Q13: Explain electronic banking and state its three benefits?
Ans:
Online banking, often known as internet banking, e-banking, or virtual banking, is an electronic payment system that allows bank or other financial institution customers to execute a variety of financial transactions via the financial institution's website. The word "internet banking" refers to the process of a client doing banking transactions over the internet. This sort of banking makes use of the internet as the primary mode of delivery for all banking transactions.
The following are some of the advantages:

  • Availability 24x7: E-banking is available 24 hours a day, 365 days a year. At any moment, a client can log into his or her own bank account and execute financial activities online. Customers benefit from increased flexibility and comfort because they do not have to visit their banks in person.
  • Convenient access: Transactions may be done on mobile phones and PCs as needed.
  • E-banking decreases bank workload: E-banking reduces bank workload by allowing a substantial part of tasks to be performed electronically.

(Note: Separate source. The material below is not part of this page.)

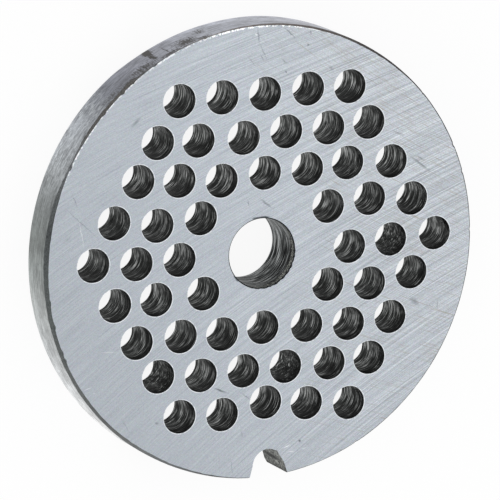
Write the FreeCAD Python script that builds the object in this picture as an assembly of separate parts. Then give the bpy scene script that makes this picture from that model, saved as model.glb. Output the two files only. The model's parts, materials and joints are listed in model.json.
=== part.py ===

Q14: Explain the Functions of Warehousing?
Ans:
The functions of warehousing are:

  • Storage: Warehouses make it easier to store products and raw materials that aren't needed right away for sale or manufacture, while also protecting them from rotting and damage.
  • Value-added services: They provide producers with value-added services such as product grading, packaging, and labelling.
  • Financing: The warehouse receipt can be used as collateral to borrow money from banks or other financial organisations by the owner of the products or raw materials kept in the warehouse.
  • Break the bulk: Warehouses are responsible for dividing large quantities of items received from manufacturing companies into smaller quantities. The smaller quantities are then transported according to the requirements of clients to their places of business
  • Consolidation: The warehouses gather and consolidate material/goods from various manufacturing units before dispatching them to a specific consumer via a single transportation package.
  • Stockpiling: The seasonal storing of commodities for certain businesses is the next role of warehousing. Raw materials, which are not required immediately for sale or manufacturing, are stored in warehouses. They are made available to enterprises according to the number of consumers they have.
  • Price stabilisation: Warehousing provides the role of price stabilisation by adapting the supply of products to the demand condition.

Q15: Explain the three important insurances involved in Marine Insurance?
Ans:
A marine insurance contract is an arrangement in which the insurer agrees to indemnify the insured against marine losses in the way and to the extent agreed upon. Marine insurance protects against losses caused by marine perils, often known as sea perils.
There are three important insurances under this:

  • Ship or Hull Insurance: Because the ship is exposed to several dangers at sea, this insurance policy is designed to compensate the insured for losses incurred as a result of ship damage.
  • Cargo insurance: Cargo or the goods in the ship is exposed to numerous dangers while being transported by ship, this insurance covers the risk of voyage.
  • Freight insurance: If the cargo is damaged or lost in transit, the shipping business is not reimbursed for the freight payments, hence to avoid this scenario, the shipping company takes up this insurance policy.